Le stand de la section du Parti communiste de ma chère ville de Tergnier. J'hésite encore. Où vais-je prendre ma carte? A la section de Tergnier, à celle d'Amiens, à Paris XIe car je possède ma garçonnière boulevard Voltaire? Je lance donc un appel à ses trois sections : j'adhérerai à celle qui me fera la plus grosse ristourne. Avec celle-ci, lectrice, mon amour, je te paierai un nuit d'hôtel dans mes bras torride et nous nous saoulerons dans le meilleur restaurant. Communiste jusqu'au bout des boucles de sa perruque poudrée, le marquis des Dessous chics n'en reste pas moins homme.

Le stand de la section du Parti communiste de ma chère ville de Tergnier. J’hésite encore. Où vais-je prendre ma carte? A la section de Tergnier, à celle d’Amiens, à Paris XIe car je possède ma garçonnière boulevard Voltaire? Je lance donc un appel à ces trois sections : j’adhérerai à celle qui me fera la plus grosse ristourne. Avec celle-ci, lectrice, mon amour, je te paierai un nuit d’hôtel dans mes bras torrides et nous nous saoulerons dans le meilleur restaurant. Communiste jusqu’au bout des boucles de sa perruque poudrée, le marquis des Dessous chics n’en reste pas moins homme.

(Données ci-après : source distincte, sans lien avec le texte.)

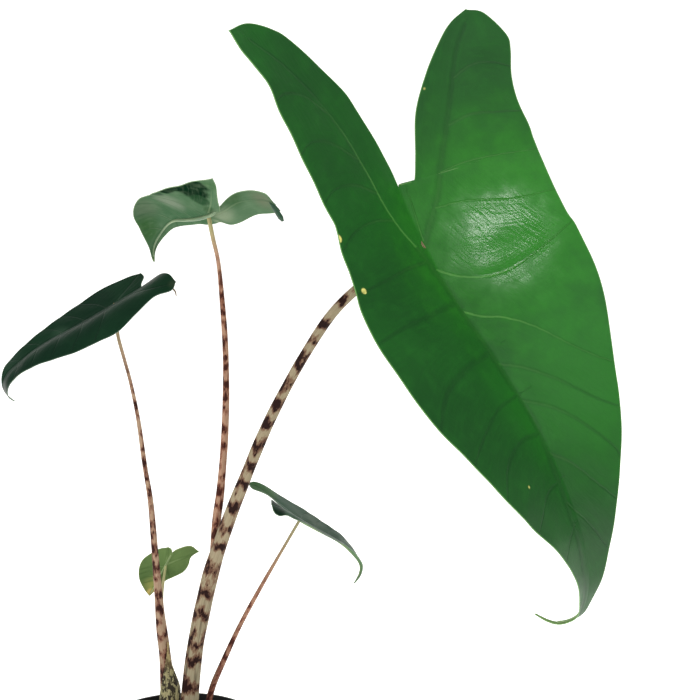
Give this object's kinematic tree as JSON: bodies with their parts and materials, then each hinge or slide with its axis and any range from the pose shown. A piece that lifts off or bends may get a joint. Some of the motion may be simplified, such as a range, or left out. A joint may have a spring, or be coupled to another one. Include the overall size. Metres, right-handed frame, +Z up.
{
  "type": "potted zebrina alocasia",
  "caption": "House plant with arrow-shaped leaves on tall zebra-banded stalks, rooted in soil in a plain black nursery pot",
  "frame": {"origin": "centre of the pot's flat base", "axes": "+Z up through the pot's middle, -Y towards the side that the plant faces, +X to the right seen from there, where the big leaf hangs"},
  "size_m": [0.3749, 0.2573, 0.5815],
  "materials": {
    "pot": "satin",
    "soil": "matte",
    "petiole": "satin",
    "petiole_pale": "satin",
    "blade": "gloss",
    "blade_dark": "gloss",
    "sheath": "matte"
  },
  "bodies": {
    "root": {"pot": "pot", "soil": "soil", "petiole_main": "petiole", "petiole_upper": "petiole", "petiole_left": "petiole", "petiole_right": "petiole", "petiole_small": "petiole_pale", "blade_main": "blade", "blade_upper": "blade_dark", "blade_left": "blade_dark", "blade_right": "blade_dark", "blade_small": "blade", "sheath_stub": "sheath"}
  },
  "joints": []
}
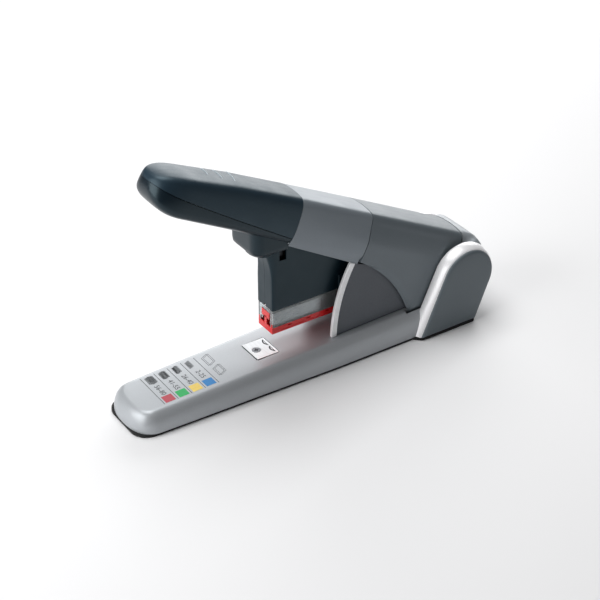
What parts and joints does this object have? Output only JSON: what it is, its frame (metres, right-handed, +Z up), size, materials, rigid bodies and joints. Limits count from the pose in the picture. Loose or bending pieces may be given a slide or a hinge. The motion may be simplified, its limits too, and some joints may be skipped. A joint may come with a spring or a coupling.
{
  "type": "stapler",
  "caption": "Long-arm heavy-duty stapler with a pressed-down lever handle, a vertically guided head, a pull-out staple cartridge and a flat base with an anvil.",
  "frame": {"origin": "middle of the footprint's box, on the table under the rubber foot", "axes": "+X along the base from the nose to the housing, +Y across, +Z up"},
  "size_m": [0.278, 0.0666, 0.1732],
  "materials": {
    "foot_rubber": "matt black rubber",
    "zinc_steel": "zinc-plated steel",
    "silver_paint": "satin metallic silver paint",
    "anvil_steel": "bright nickel-plated steel",
    "guard_plastic": "fine-grained dark grey plastic",
    "bright_trim": "satin bright silver",
    "black_steel": "blackened steel",
    "spring_wire": "drawn spring steel",
    "cheek_plastic": "fine-grained grey plastic",
    "rear_plastic": "satin metallic grey plastic",
    "mid_plastic": "satin metallic light grey plastic",
    "soft_grip": "soft-touch dark blue-grey plastic",
    "gloss_dark": "glossy dark blue-grey plastic",
    "head_plastic": "satin dark blue plastic",
    "black_plastic": "black nylon",
    "bush_nylon": "natural nylon",
    "red_plastic": "translucent red plastic",
    "clear_plastic": "clear plastic",
    "staple_wire": "zinc-plated staple wire"
  },
  "bodies": {
    "base": {"rubber_foot": "foot_rubber", "base_plate": "zinc_steel", "base_cover": "silver_paint", "base_screws": "zinc_steel", "anvil_plate": "anvil_steel", "anvil_screw": "anvil_steel", "guard_left": "guard_plastic", "guard_right": "guard_plastic", "guard_trim_left": "bright_trim", "guard_trim_right": "bright_trim", "chassis_bracket": "zinc_steel", "chassis_screws": "zinc_steel", "pivot_axle": "zinc_steel", "axle_clips": "black_steel", "stop_pin": "zinc_steel", "guide_posts": "zinc_steel", "head_springs": "spring_wire", "handle_spring": "spring_wire", "cheek_left": "cheek_plastic", "cheek_right": "cheek_plastic", "cheek_screws": "zinc_steel", "band_left": "bright_trim", "band_right": "bright_trim", "tail_cover": "rear_plastic"},
    "handle": {"grip_top": "soft_grip", "grip_lower": "gloss_dark", "mid_shell": "mid_plastic", "rear_shell": "rear_plastic", "lever_channel": "zinc_steel", "pivot_bushes": "bush_nylon", "handle_screws": "zinc_steel"},
    "head": {"head_shell_left": "head_plastic", "head_shell_right": "head_plastic", "head_carriage": "black_plastic", "magazine_rail": "zinc_steel", "rail_detent": "spring_wire", "head_screws": "zinc_steel"},
    "driver": {"driver_blade": "anvil_steel", "driver_block": "black_steel", "driver_pin": "zinc_steel"},
    "cartridge": {"cartridge_tray": "red_plastic", "cartridge_cover": "clear_plastic", "staple_stick": "staple_wire", "pusher_spring": "spring_wire"},
    "pusher": {"cartridge_pusher": "black_plastic"}
  },
  "joints": [
    {"name": "handle_press", "type": "hinge", "parent": "base", "child": "handle", "pos_m": [0.111, 0, 0.041], "axis": [0, -1, 0], "range_deg": [0, 11], "stiffness_Nm_per_rad": 2, "springref_deg": -34.38, "deforming": ["handle_spring"]},
    {"name": "head_press", "type": "slide", "parent": "base", "child": "head", "axis": [0, 0, -1], "range_m": [0, 0.0117], "stiffness_N_per_m": 400, "springref_m": -0.01, "deforming": ["head_springs"]},
    {"name": "driver_stroke", "type": "slide", "parent": "head", "child": "driver", "axis": [0, 0, -1], "range_m": [0, 0.0176]},
    {"name": "cartridge_slide", "type": "slide", "parent": "head", "child": "cartridge", "axis": [-1, 0, 0], "range_m": [0, 0.086]},
    {"name": "pusher_slide", "type": "slide", "parent": "cartridge", "child": "pusher", "axis": [1, 0, 0], "range_m": [0, 0.01], "stiffness_N_per_m": 60, "springref_m": -0.03, "deforming": ["pusher_spring"]}
  ],
  "couplings": [
    {"joint": "head_press", "follows": "handle_press", "m_per_rad": 0.0609},
    {"joint": "driver_stroke", "follows": "handle_press", "m_per_rad": 0.0915}
  ]
}
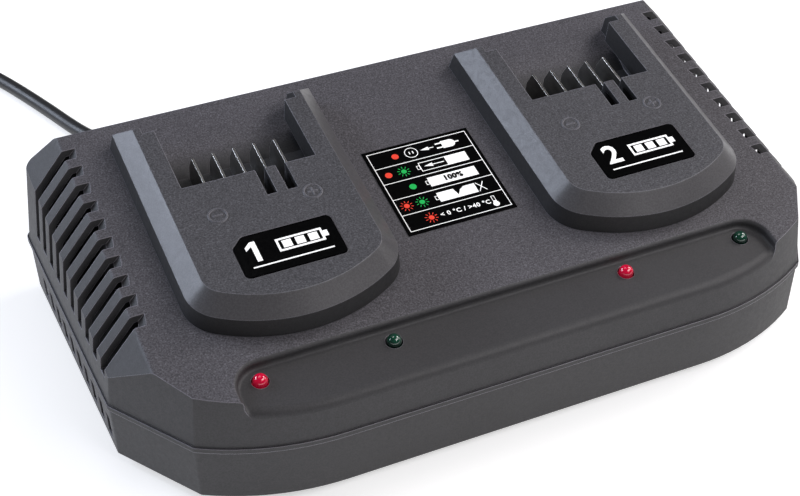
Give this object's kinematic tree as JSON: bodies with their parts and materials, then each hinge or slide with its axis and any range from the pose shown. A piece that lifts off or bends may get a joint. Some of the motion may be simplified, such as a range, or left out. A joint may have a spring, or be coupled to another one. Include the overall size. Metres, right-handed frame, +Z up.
{
  "type": "power tool battery charger",
  "caption": "Dual-bay charger for slide-on power tool batteries: low wedge case, two raised docks with upright contact blades, status lamps and label, side vents, mains cord.",
  "frame": {"origin": "on the floor under the middle of the case, at the level of the feet", "axes": "+X to the right along the case, +Y from the lamps at the front to the cord at the back, +Z up"},
  "size_m": [0.3881, 0.3509, 0.0769],
  "materials": {
    "upper_case": "charcoal glass-filled nylon with a fine speckled mould texture",
    "lower_case": "charcoal glass-filled nylon, smoother than the deck",
    "dock": "charcoal glass-filled nylon, textured top and satin bevels",
    "badge": "black glossy plate with plain white marks",
    "label": "black foil label with white, red and green status marks",
    "blades": "nickel-plated strip",
    "terminal_block": "black moulded insulator",
    "red_lamp": "clear-bodied red epoxy",
    "green_lamp": "tinted dark green epoxy, unlit",
    "circuit_board": "green solder mask on glass epoxy",
    "screws": "zinc-plated",
    "core": "laminated iron, varnished",
    "winding": "yellow polyester tape over copper",
    "heat_sink": "extruded aluminium",
    "electronics": "black epoxy packages",
    "capacitor": "dark blue shrink sleeve",
    "relay": "blue relay cap",
    "fuse": "clear glass tube",
    "clips": "tinned brass clips",
    "terminal": "green terminal strip",
    "wires": "insulated stranded leads",
    "clamp": "black nylon",
    "feet": "black rubber",
    "cord": "black flexible jacket, satin",
    "sleeve": "black rubber sleeve",
    "tie": "dark rubber strap",
    "plug": "black moulded plug",
    "pins": "nickel-plated brass"
  },
  "bodies": {
    "root": {"board_screws": "screws", "clamp_screws": "screws", "control_chips": "electronics", "cord_clamp": "clamp", "cord_coil": "cord", "cord_tail": "cord", "cord_tie": "tie", "dock_screws": "screws", "fuse_clips": "clips", "housing_screws": "screws", "lamp_board": "circuit_board", "lamp_board_screws": "screws", "left_contact_blades": "blades", "left_dock": "dock", "left_dock_leads": "wires", "left_dock_plate": "badge", "left_green_lamp": "green_lamp", "left_heat_sink": "heat_sink", "left_red_lamp": "red_lamp", "left_terminal_block": "terminal_block", "lower_housing": "lower_case", "main_board": "circuit_board", "mains_cord": "cord", "mains_fuse": "fuse", "mains_leads": "wires", "mains_terminal": "terminal", "plug_body": "plug", "plug_pins": "pins", "power_transistors": "electronics", "relays": "relay", "right_contact_blades": "blades", "right_dock": "dock", "right_dock_leads": "wires", "right_dock_plate": "badge", "right_green_lamp": "green_lamp", "right_heat_sink": "heat_sink", "right_red_lamp": "red_lamp", "right_terminal_block": "terminal_block", "rubber_feet": "feet", "smoothing_capacitors": "capacitor", "status_label": "label", "strain_relief": "sleeve", "transformer_core": "core", "transformer_screws": "screws", "transformer_winding": "winding", "upper_housing": "upper_case"}
  },
  "joints": []
}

    Quel plaisir ce fut pour moi de passer deux jours à la Fête de l’Humanité ! J’étais invité à y signer mes livres. J’y retrouvais mes camarades écrivains Jérôme Leroy et Valère Staraselski. On file, Jérôme et moi, au stand de Loire-Atlantique, déguster de délicieuses huîtres. De retour, je salue d’autres écrivains : François Salvaing, Didier Daeninckx. L’ambiance est bonne. Fraternelle. Comme j’ai oublié mon Zippo chez moi, je demande du feu à un adorable petit couple d’adolescents. Le garçon me donne son briquet. « J’en ai un autre ! », me dit-il. C’est un beau geste, je trouve. Tu sais lectrice, avec l’âge, je deviens sensible, surtout dans ce monde capitaliste de brutes. J’ai pris soin de venir en train à Le Courneuve. En train, comme en septembre 1972, quand  nous avions pris le train en gare de Tergnier, Fabert, Déchappe, le Colonel, Pigaux, et quelques autres copains. On avait vu les Who en concert. C’était fantastique. Je suis allé voir sur Youtube. J’ai tapé « Who Fête de l’Humanité 1972 ». Suis tombé sur une interview de Daltrey. Derrière lui, Keith Moon fait le singe en tétant une cannette. Puis, ils bondissent sur scène et assènent « Summertime blues ». Divin. Je m’en suis souvenu comme si c’était hier. Il y a des images de la foule. Je regarde si, par hasard, je ne reconnais pas mes copains ternois et moi. 1972-2014. Même ambiance fraternelle. Sauf qu’en ces débuts de seventies, ça sentait un peu plus la colombienne et le shit. Mais nous, les Ternois, fils de cheminots, on préférait déjà la bière, le vin. On ne s’en  privait pas. La semaine dernière, je n’ai pas pu résister d’aller saluer les camarades du stand de la section de Tergnier. Tonio servait la bière. J’ai discuté avec Henri, ancien patron du café La Bouteille d’Or, à Fargniers, et avec Francis Heredia, candidat aux dernières municipales à Chauny, que je croisais sur les fêtes du Parti quand je faisais du blues dans des petits groupes de l’Aisne. On parle de la politique actuelle. On est d’accord comme deux frères qui convoiteraient la même fille : la vraie gauche. La Fête de l’Huma 2014. Les deux plus beaux jours de mon année, après ceux passés au creux de tes reins, lectrice, mon amour.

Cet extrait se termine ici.